Marty Stuart And His Fabulous Superlatives, Big Sadie


This appeared in the Chicago Reader - October 16, 2014

Marty Stuart spent his early career as part of Johnny Cash’s backing band, and 20-plus years later, with a number of hits to call his own, he remains a solidly unstarlike country star—someone who’s spent the bulk of his career not in alt-country opposition to Nashville but just off to the side, supporting another’s turn in the spotlight.
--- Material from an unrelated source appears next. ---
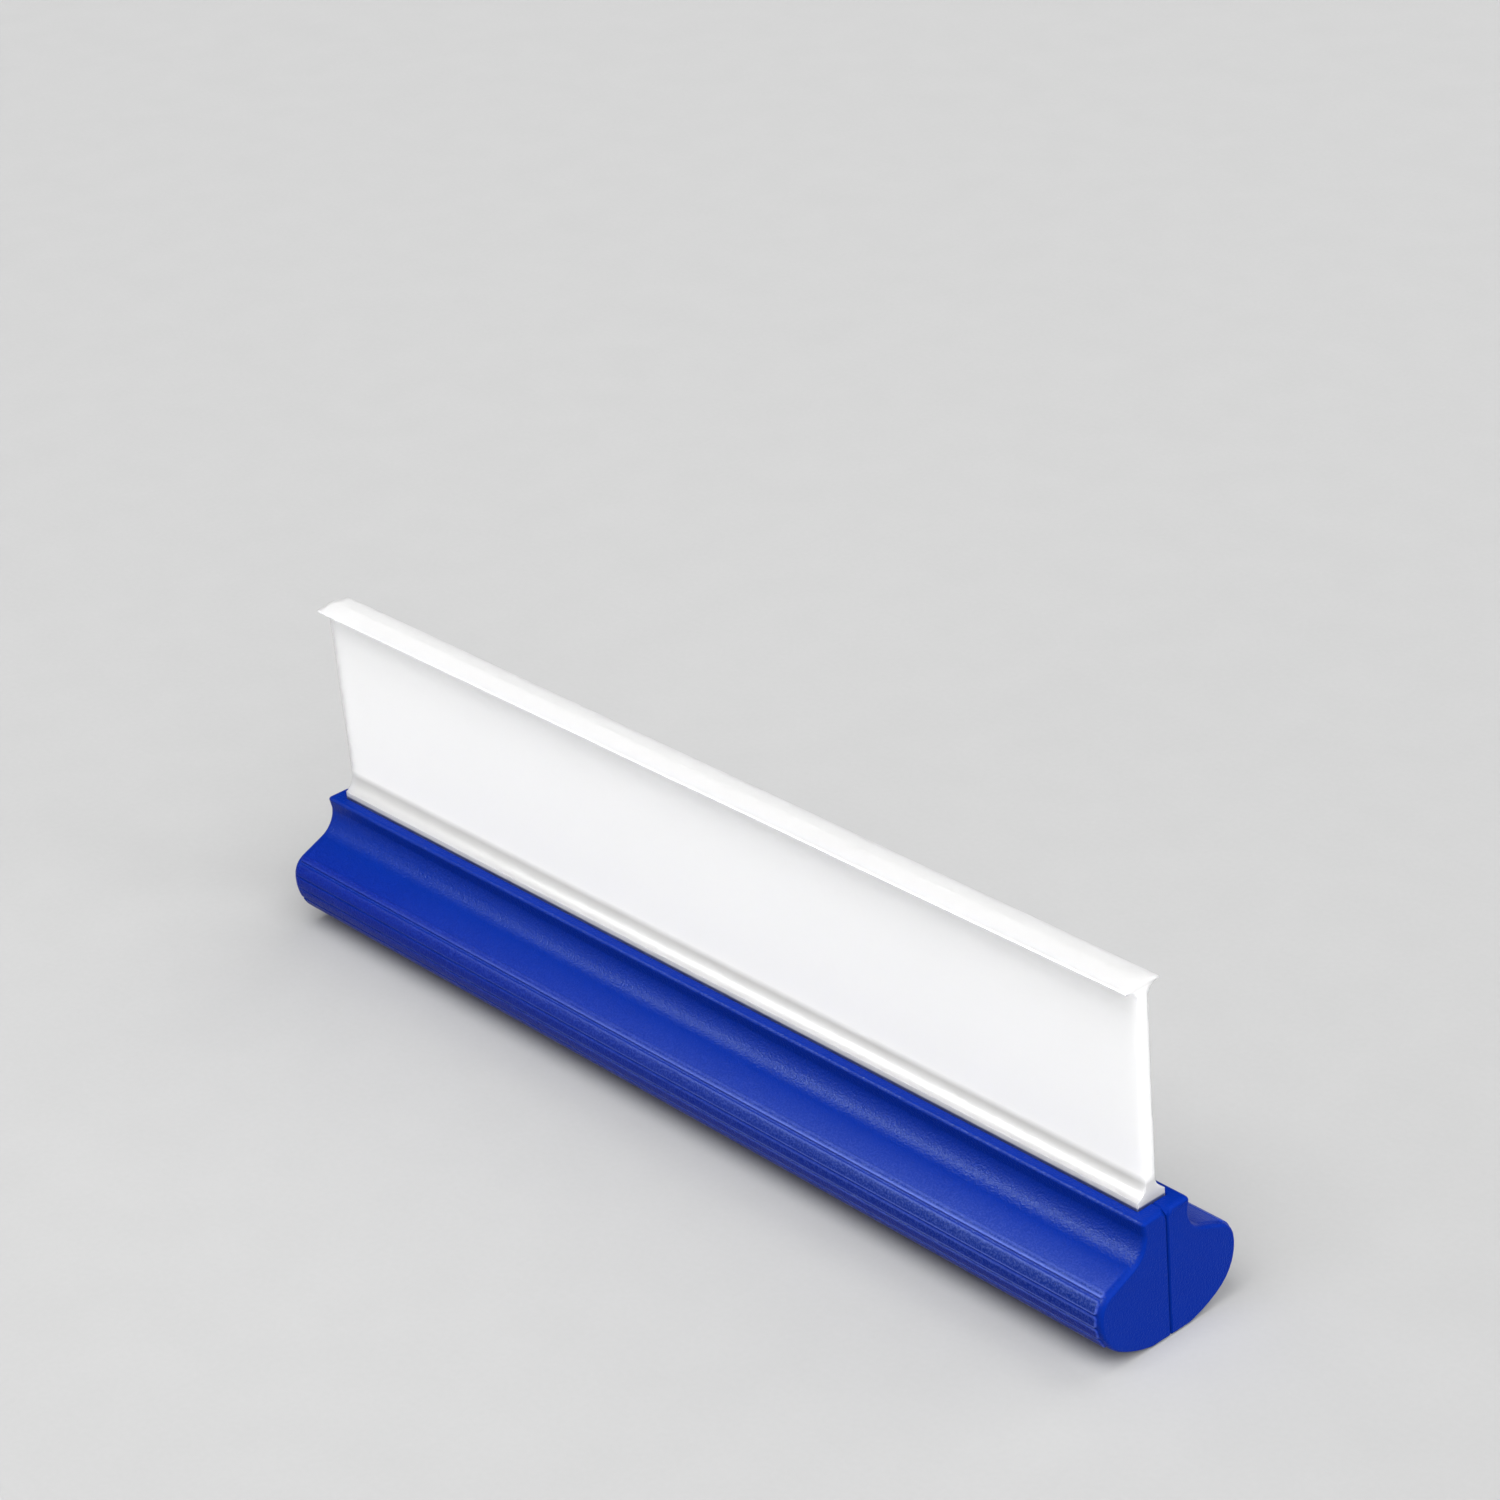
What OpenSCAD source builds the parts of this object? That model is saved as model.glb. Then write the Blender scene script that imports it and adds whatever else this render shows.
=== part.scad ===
// Water-blade squeegee: two moulded handle halves closed round a silicone T-bar blade.
// +X runs along the handle, +Y goes from the front half to the rear half, +Z goes from
// the handle's back up to the blade's tip. The origin is under the middle of the back.

/* [Handle] */
// Length of the handle
handle_l = 305; // [200:1:460]
// Height from the back to the top of the lips
handle_h = 34.5; // [34:0.1:38]
// Half of the handle's greatest thickness
palm_half = 22; // [20.5:0.1:23]
// Height of the thickest place
palm_z = 14.6; // [14:0.1:16]
// Radius of the round back
back_r = 31; // [27:0.5:34]
// Half width of the flat strip that the handle stands on
land_half = 6; // [3:0.5:8]
// Radius of the shoulder under the neck
shoulder_r = 5.9; // [5:0.1:6.5]
// Radius of the hollow neck where the fingers go
neck_r = 7.4; // [6:0.1:8]
// Height of the narrowest place of the neck
neck_z = 30.9; // [30:0.1:31.5]
// Half thickness across the outside of the lips
lip_half = 7.6; // [7.4:0.1:9]
// How much thinner than the lips the neck is, on one side
neck_in = 0.5; // [0.2:0.1:1]
// Radius of the lips' outer edges
lip_edge_r = 1; // [0.5:0.1:1.5]
// Wall of the hollow palm
wall = 2.6; // [2:0.1:3.2]
// Thickness of the closed end walls
end_wall = 4.6; // [3:0.1:6]

/* [Grip] */
// How far the grip strips stand proud
strip_h = 0.4; // [0.2:0.1:0.8]
// Height of the lowest strip's lower edge
strip_z = 6.55; // [6:0.05:7]
// Height from one strip to the next
strip_step = 3.4; // [3.2:0.1:3.6]
// Number of strips on each side
strip_n = 5; // [1:1:5]
// Height of one strip
strip_w = 2.9; // [1:0.1:3.1]
// Height at which the top strip stops on the shoulder
strip_top = 21.2; // [20.6:0.1:21.4]
// Plain margin between the strips and the handle's ends
strip_end = 1.6; // [1:0.1:6]

/* [Blade] */
// Height from the back to the blade's crest
total_h = 92.4; // [80:0.1:110]
// Thickness of the blade's flat web
web_t = 3; // [2:0.1:4]
// Thickness of the root where it fills the slot
root_t = 8.8; // [8:0.1:9.4]
// How far the thick root stands out of the lips
root_out = 1.8; // [1:0.1:3]
// Height over which the root narrows to the web
root_fillet_h = 4.4; // [4:0.1:6]
// Half width of the T-bar
tee_half = 5.3; // [5:0.1:8]
// Thickness of the T-bar's edges
tee_edge_t = 0.6; // [0.4:0.1:1]
// How far the crest stands above the T-bar's edges
tee_crest = 0.8; // [0.2:0.1:1]
// Radius of the hollow under each side of the T-bar
tee_r = 3.2; // [2:0.1:3.4]

/* [Anchor] */
// Thickness of the anchor bead inside the handle
anchor_t = 12.4; // [11:0.1:12.8]
// Height of the anchor bead
anchor_h = 5.6; // [5:0.1:5.8]
// Height of the bead's underside
anchor_z = 20.6; // [20.4:0.1:21]
// Diameter of the pegs that pass through the bead
anchor_peg_d = 4; // [3:0.1:4.2]
// Number of those pegs
anchor_peg_n = 6; // [2:1:8]

/* [Inside] */
// Clearance round the silicone and round the pegs
clear = 0.1; // [0.05:0.05:0.2]
// Thickness of the floor under the anchor bead
floor_t = 2; // [1.5:0.1:2.4]
// Thickness of the cross ribs
rib_t = 1.8; // [1.2:0.1:2.4]
// Diameter of the pegs that join the halves
join_peg_d = 4.4; // [3:0.1:5]
// Diameter of the bosses of those pegs
boss_d = 8.4; // [8:0.1:9]
// Height of those pegs
join_z = 9; // [8:0.1:10]
// Length of a peg past the parting plane
peg_l = 6; // [4:0.5:8]

/* [Hidden] */
blue = [0.08, 0.2, 0.72];
silicone = [0.95, 0.95, 0.96];
eps = 0.02;

// Arc of radius r about c, from angle a0 to a1 in n steps, as points [y, z]
function arc(c, r, a0, a1, n) =
    [for (i = [0 : n]) c + r * [cos(a0 + (a1 - a0) * i / n), sin(a0 + (a1 - a0) * i / n)]];

// Back, side, shoulder and neck are arcs that run into each other without a corner
back_c = [0, sqrt(back_r * back_r - land_half * land_half)];
back_rise = back_c[1] - palm_z;
side_r = (back_r * back_r - palm_half * palm_half - back_rise * back_rise)
    / (2 * (back_r - palm_half));
side_c = [palm_half - side_r, palm_z];
side_start = atan2(palm_z - back_c[1], side_c[0]);
side_end = 10;
shoulder_c = side_c + (side_r - shoulder_r) * [cos(side_end), sin(side_end)];
neck_c = [lip_half - neck_in + neck_r, neck_z];
to_neck = neck_c - shoulder_c;
shoulder_end = atan2(to_neck[1], to_neck[0]) - acos((shoulder_r + neck_r) / norm(to_neck));
lip_c = [lip_half - lip_edge_r, handle_h - lip_edge_r];

// The curved part of one side, grown outward by g
function side_curve(g) = concat(
    arc(back_c, back_r + g, atan2(-back_c[1], land_half), side_start, 14),
    arc(side_c, side_r + g, side_start + 2, side_end, 12),
    arc(shoulder_c, shoulder_r + g, side_end + 6, shoulder_end, 9));

outline = concat(
    [[0, 0]],
    side_curve(0),
    arc(neck_c, neck_r, shoulder_end + 180, 180, 12),
    arc(lip_c, lip_edge_r, 0, 90, 5),
    [[0, handle_h]]);

cavity_top = anchor_z - clear - floor_t;
cavity_l = handle_l - 2 * end_wall;
blade_l = cavity_l - 2 * clear;
slot_half = root_t / 2 + clear;
chamber_half = anchor_t / 2 + clear;
chamber_h = anchor_h + 2 * clear;
anchor_mid = anchor_z + anchor_h / 2;
peg_pitch = cavity_l / anchor_peg_n;
web_half = web_t / 2;
root_top = handle_h + root_out + root_fillet_h;
fillet_in = (root_t - web_t) / 2;
fillet_r = (fillet_in * fillet_in + root_fillet_h * root_fillet_h) / (2 * fillet_in);
hinge_gap = 0.3;
hinge_z = root_top + hinge_gap + web_half;
tee_z = total_h - tee_crest - tee_edge_t - tee_r;

// Both mirror halves of a list of points
function mirrored(p) = concat(p, [for (i = [len(p) - 1 : -1 : 0]) [-p[i][0], p[i][1]]]);

// A profile of points [y, z] drawn out along X
module along_x(p, l) {
    rotate([90, 0, 90])
        translate([0, 0, -l / 2])
            linear_extrude(l)
                polygon(p);
}

// A round bar along Y from y0 to y1
module bar_y(x, z, d, y0, y1) {
    translate([x, y1, z])
        rotate([90, 0, 0])
            cylinder(d = d, h = y1 - y0, $fn = 48);
}

// The grip strips on the +Y side
module grip_strips() {
    intersection() {
        along_x(concat([[land_half, palm_z]], side_curve(strip_h)), handle_l - 2 * strip_end);
        for (i = [0 : strip_n - 1]) {
            low = strip_z + i * strip_step;
            translate([-handle_l / 2, 0, low])
                cube([handle_l, palm_half + 2 * strip_h, min(strip_w, strip_top - low)]);
        }
    }
}

// The hollow of the palm on the +Y side, below the anchor's floor
module palm_hollow() {
    intersection() {
        along_x(concat([[0, wall]], side_curve(-wall), [[0, handle_h]]), cavity_l);
        translate([-handle_l / 2, 0, 0])
            cube([handle_l, palm_half, cavity_top]);
    }
}

// Cross ribs between the pegs, on the +Y side
module ribs() {
    for (i = [1 : anchor_peg_n - 1])
        translate([(i - anchor_peg_n / 2) * peg_pitch - rib_t / 2, clear, wall / 2])
            cube([rib_t, palm_half, cavity_top]);
}

// One half without its pegs, on the +Y side
module half_shell() {
    difference() {
        union() {
            along_x(outline, handle_l);
            grip_strips();
        }
        difference() {
            palm_hollow();
            ribs();
            for (i = [0 : anchor_peg_n - 1])
                bar_y((i - (anchor_peg_n - 1) / 2) * peg_pitch, join_z, boss_d, 0, palm_half);
        }
        translate([-cavity_l / 2, -eps, anchor_z - clear])
            cube([cavity_l, chamber_half + eps, chamber_h]);
        translate([-cavity_l / 2, -eps, anchor_z])
            cube([cavity_l, slot_half + eps, handle_h]);
    }
}

module front_shell() {
    color(blue) {
        mirror([0, 1, 0])
            half_shell();
        for (i = [0 : anchor_peg_n - 1]) {
            x = (i - (anchor_peg_n - 1) / 2) * peg_pitch;
            bar_y(x, join_z, join_peg_d, -eps - 1, peg_l);
            bar_y(x, anchor_mid, anchor_peg_d, -chamber_half - 1, chamber_half + 1.5);
        }
    }
}

module rear_shell() {
    color(blue)
        difference() {
            half_shell();
            for (i = [0 : anchor_peg_n - 1]) {
                x = (i - (anchor_peg_n - 1) / 2) * peg_pitch;
                bar_y(x, join_z, join_peg_d + 2 * clear, -1, peg_l + 0.5);
                bar_y(x, anchor_mid, anchor_peg_d + 2 * clear, 0, chamber_half + 2);
            }
        }
}

module blade_root() {
    side = concat(
        [[anchor_t / 2, anchor_z], [anchor_t / 2, anchor_z + anchor_h],
            [root_t / 2, anchor_z + anchor_h]],
        arc([web_half + fillet_r, root_top], fillet_r,
            180 + asin(root_fillet_h / fillet_r), 180, 10));
    color(silicone)
        difference() {
            along_x(mirrored(side), blade_l);
            for (i = [0 : anchor_peg_n - 1])
                bar_y((i - (anchor_peg_n - 1) / 2) * peg_pitch, anchor_mid,
                    anchor_peg_d + 2 * clear, -anchor_t, anchor_t);
        }
}

module blade_web() {
    color(silicone)
        along_x(mirrored(concat(arc([0, hinge_z], web_half, -90, 0, 8), [[web_half, tee_z]])),
            blade_l);
}

module blade_tee() {
    side = concat(
        arc([web_half + tee_r, tee_z], tee_r, 180, 90, 10),
        [[tee_half, total_h - tee_crest - tee_edge_t], [tee_half, total_h - tee_crest],
            [0, total_h]]);
    color(silicone)
        along_x(mirrored(side), blade_l);
}

front_shell();
rear_shell();
blade_root();
blade_web();
blade_tee();
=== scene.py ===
import math

import bmesh
import bpy
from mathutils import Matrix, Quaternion, Vector, noise


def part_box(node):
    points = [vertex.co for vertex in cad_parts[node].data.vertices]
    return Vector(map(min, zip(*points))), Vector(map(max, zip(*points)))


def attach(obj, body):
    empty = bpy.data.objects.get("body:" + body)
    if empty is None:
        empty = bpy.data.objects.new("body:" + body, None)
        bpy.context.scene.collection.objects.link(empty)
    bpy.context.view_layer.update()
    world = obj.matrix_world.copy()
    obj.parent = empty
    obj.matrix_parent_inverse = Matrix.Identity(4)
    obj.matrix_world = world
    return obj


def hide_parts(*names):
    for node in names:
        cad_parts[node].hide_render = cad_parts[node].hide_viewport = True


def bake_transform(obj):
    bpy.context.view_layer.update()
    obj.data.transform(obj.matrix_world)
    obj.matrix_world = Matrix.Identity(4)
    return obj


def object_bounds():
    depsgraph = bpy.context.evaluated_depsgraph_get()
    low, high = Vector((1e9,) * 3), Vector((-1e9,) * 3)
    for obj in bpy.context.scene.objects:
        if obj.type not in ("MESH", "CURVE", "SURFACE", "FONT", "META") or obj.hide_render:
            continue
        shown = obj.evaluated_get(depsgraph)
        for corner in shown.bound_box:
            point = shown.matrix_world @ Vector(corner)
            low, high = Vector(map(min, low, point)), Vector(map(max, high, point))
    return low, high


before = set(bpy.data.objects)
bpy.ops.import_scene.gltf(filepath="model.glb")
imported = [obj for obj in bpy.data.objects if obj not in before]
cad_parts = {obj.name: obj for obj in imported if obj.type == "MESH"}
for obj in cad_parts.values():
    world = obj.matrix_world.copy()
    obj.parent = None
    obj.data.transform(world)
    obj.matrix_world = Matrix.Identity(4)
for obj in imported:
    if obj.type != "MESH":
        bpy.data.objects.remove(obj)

cad_low, cad_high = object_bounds()
scene = bpy.context.scene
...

If that’s been frustrating for him, he sure doesn’t show it; instead he almost seems to revel in the low profile, whether that means winkingly billing his current bluegrass band the Fabulous Superlatives or letting his drummer, Handsome Harry Stinson, steal the show with a lung-defying held note on a live performance of the bluegrass gospel standard “Working on a Building.” That song appears on Stuart’s live gospel album from earlier this year—and he’s got a half-secular, half-sacred two-disc set, Saturday Night / Sunday Morning (Superlatone), coming out shortly before this show. With their mix of retro rockabilly (“Jailhouse”), retro honky-tonk (“Rough Around the Edges”), and reverent bluegrass gospel, the albums make no claim to idiosyncrasy or genius. Stuart won’t wow you, but his easy, unassuming love for the music is always center stage.